The analysis is quite naive, but because all 3 models were in roughly the same range, I think the conclusion of modern Porsches having a 15-20 year average lifespan is directionally sound. Having said that, some caveats and comments:

- Lifespan in itself is not just a property of the car/brand, it's also a function of the owners. Many Porsche owners love their cars and take good care of it, which increases their lifespans (compared to a Suzuki). Also, for similar reasons many Porsche cars don't get driven as many miles as other brands, which reduces opportunities for the car to die.
- Even if a car brand has good reliability and owners take care of it, if it's been mass producing cars for a long time, the survival rate would be significantly lower. For example, the Ford Motor Company has been mass producing cars since 1901.
- Lifespan is not necessarily related to low fault rates. In my experience, Porsche cars have just as many issues (or more) as other similar brands (BMW, Land Rover/Jaguar). Official statistics are in disagreement, some suggest Porsches are reliable, other suggest it's below-average.

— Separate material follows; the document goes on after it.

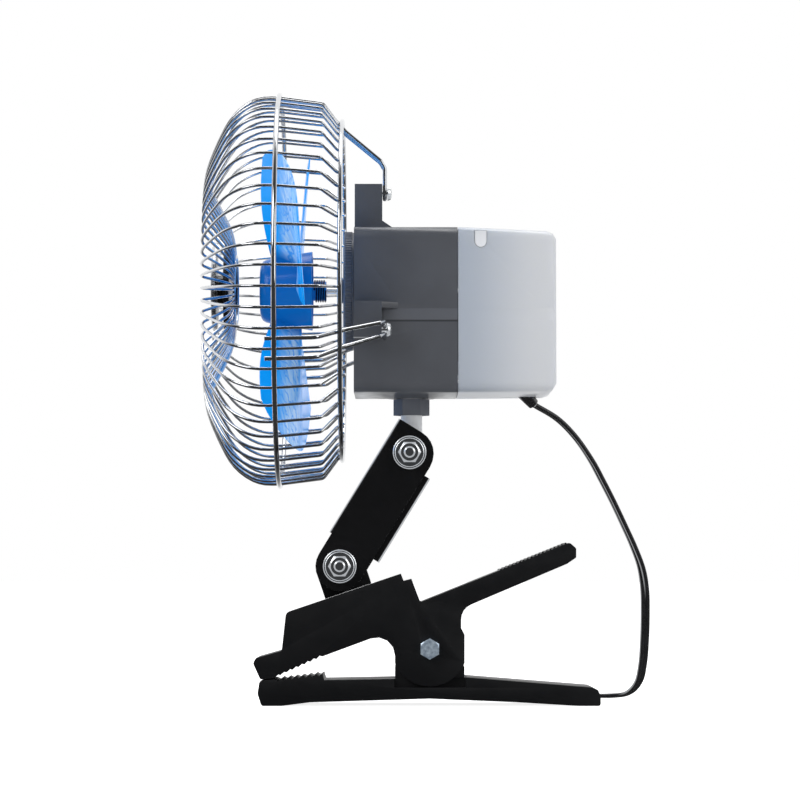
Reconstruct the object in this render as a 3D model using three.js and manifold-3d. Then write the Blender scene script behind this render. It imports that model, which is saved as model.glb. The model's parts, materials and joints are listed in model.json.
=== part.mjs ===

- Here lifespan-in-years was the primary input metric, but a better analysis would also take into account lifespan-in-miles.
- I don't know how realistic a normal distribution is for modeling the lifespan, I didn't research how cars die. The sigmas don't seem to matter much.
- Doing a per model (eg. Macan, Cayenne, 911, etc) model doesn't seem to be worth it, since already the classic vs. mass-produced had too many parameters.